Recent Accounting Pronouncements
In May 2014, the Financial Accounting Standards Board (“FASB”) issued Accounting Standards Update (“ASU”) No. 2014-09, Revenue from Contracts with Customers (“ASU 2014-09”). The comprehensive new revenue recognition standard supersedes all existing revenue guidance under GAAP and international financial reporting standards. The standard’s core principle is that a company will recognize revenue when it transfers promised goods or services to customers in an amount that reflects the consideration to which the company expects to be entitled in exchange for those goods or services. The standard establishes the following five steps that require companies to exercise judgment when considering the terms of any contract, including all relevant facts and circumstances:
Step 1: Identify the contract(s) with the customer,
Step 2: Identify the separate performance obligations in the contract,
Step 3: Determine the transaction price,
Step 4: Allocate the transaction price to the separate performance obligations, and
Step 5: Recognize revenue when each performance obligation is satisfied.
The new standard also requires significantly more interim and annual disclosures. The new standard allows for either full retrospective or modified retrospective adoption. ASU 2014-09 is effective for fiscal years and interim periods within those years, beginning after December 15, 2016. The Company is currently assessing the potential impact of the new requirements under the standard.
In July 2013, the FASB issued ASU No. 2013-11, Presentation of an Unrecognized Tax Benefit When a Net Operating Loss Carryforward, a Similar Tax Loss, or a Tax Credit Carryforward Exists (“ASU 2013-11”). ASU 2013-11 eliminates diversity in practice in the presentation of unrecognized tax benefits. ASU 2013-11 requires an unrecognized tax benefit, or a portion of an unrecognized tax benefit to be presented as a reduction to the related deferred tax asset for a net operating loss carryforward, a similar tax loss or a tax credit carryforward, unless a net operating loss carryforward, a similar tax loss or a tax credit carryforward is not available at the reporting date under the governing tax law to settle taxes that would result from the disallowance of the tax position, or the entity does not intend to use the deferred tax asset for such purpose. ASU 2013-11 is effective for fiscal years and interim periods within those years, beginning after December 15, 2013. Adoption of the provisions of ASU 2013-11 at the beginning of 2014 did not have an impact on the Company’s consolidated financial position, results of operations or cash flows.

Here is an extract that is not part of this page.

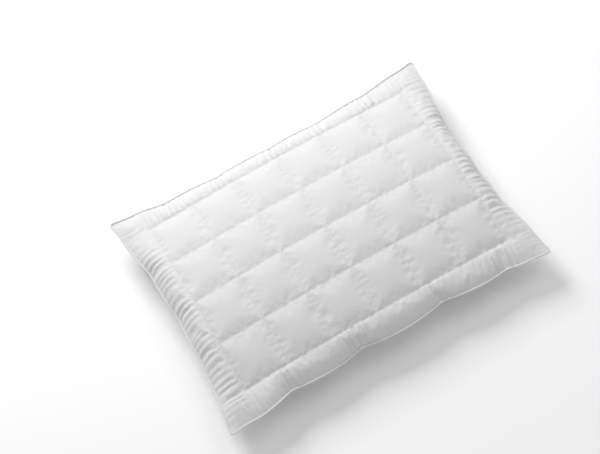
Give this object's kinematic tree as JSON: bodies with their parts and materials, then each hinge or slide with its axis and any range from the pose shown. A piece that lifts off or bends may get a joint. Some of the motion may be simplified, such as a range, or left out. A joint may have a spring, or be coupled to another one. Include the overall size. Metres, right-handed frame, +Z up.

In February 2013, the FASB issued ASU No. 2013-04, Liability (Topic 405): Obligations Resulting from Joint and Several Liability Arrangements for Which the Total Amount of the Obligation Is Fixed at the Reporting Date (“ASU 2013-04”). ASU 2013-04 requires an entity to measure obligations resulting from joint and several liability arrangements for which the total amount of the obligation is fixed at the reporting date as the sum of (a) the amount the reporting entity agreed to pay on the basis of its arrangement among its co-obligors and (b) any additional amount the reporting entity expects to pay on behalf of its co-obligors. ASU 2013-04 is effective for fiscal years and interim periods within those years, beginning after December 15, 2013. Adoption of the provisions of ASU 2013-04 at the beginning of 2014 did not have an impact on the Company’s consolidated financial position, results of operations or cash flows.